- Date: December 20, 1978
- Season: 1978
- Stadium: Legion Field
- Location: Birmingham, Alabama
- MVP: RB Curtis Dickey (Texas A&M)
- Attendance: 41,158

United States TV coverage
- Network: Mizlou Television Network
- Announcers: Lindsey Nelson, Don Perkins and Howard David

= 1978 Hall of Fame Classic =

The 1978 Hall of Fame Classic was a college football postseason bowl game that featured the Texas A&M Aggies and the Iowa State Cyclones.

==Background==
The Cyclones had finished 8–3 for the third straight year, going from being tied for 4th to 2nd to 3rd, respectively. This was their fourth bowl game of the decade. Emory Bellard had resigned as Aggie head coach after a 4–0 start led to two straight losses in Southwest Conference play.
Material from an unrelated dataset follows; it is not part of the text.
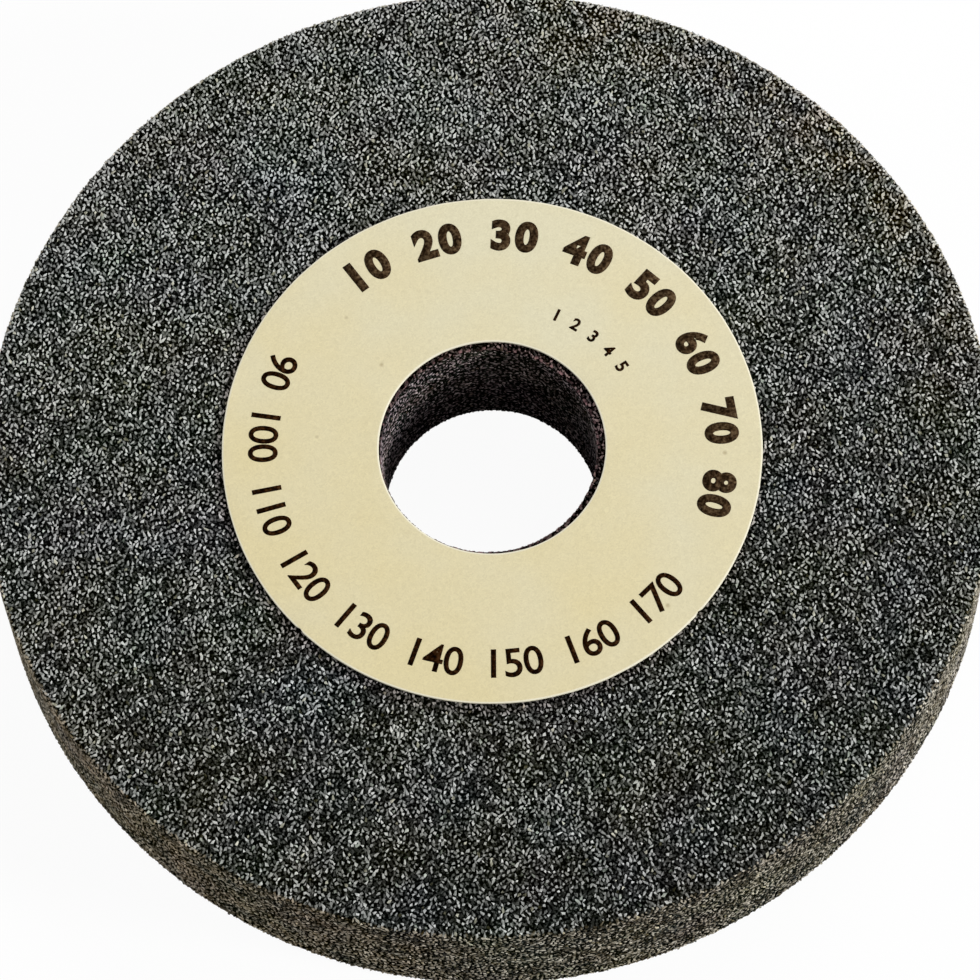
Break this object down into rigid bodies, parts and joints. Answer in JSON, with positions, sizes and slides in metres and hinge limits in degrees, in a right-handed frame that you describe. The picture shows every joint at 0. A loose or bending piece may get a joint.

Tom Wilson led the Aggies to a 3–2 record down the stretch to get A&M to their fourth straight bowl season.

==Game summary==
Curtis Dickey ran for 278 yards on 34 carries while scoring a touchdown.

Second Quarter
- Iowa State: Green 5 pass from Grant (kick failed)
- Texas A&M: Brothers 1 run (Franklin kick)
- Texas A&M: Carter 4 pass from Mosley (Franklin kick)

 Third Quarter
- Iowa State: Green 28 run (pass failed)

Fourth Quarter
- Texas A&M: Dickey 19 run (Franklin kick)
- Texas A&M: Armstrong 5 run (Franklin kick)

==Aftermath==
Bruce left for his alma mater Ohio State after the game, and the Cyclones would wait 22 years until their next bowl appearance. Texas A&M did not wait as long for their next bowl appearance, going to the Independence Bowl in 1981.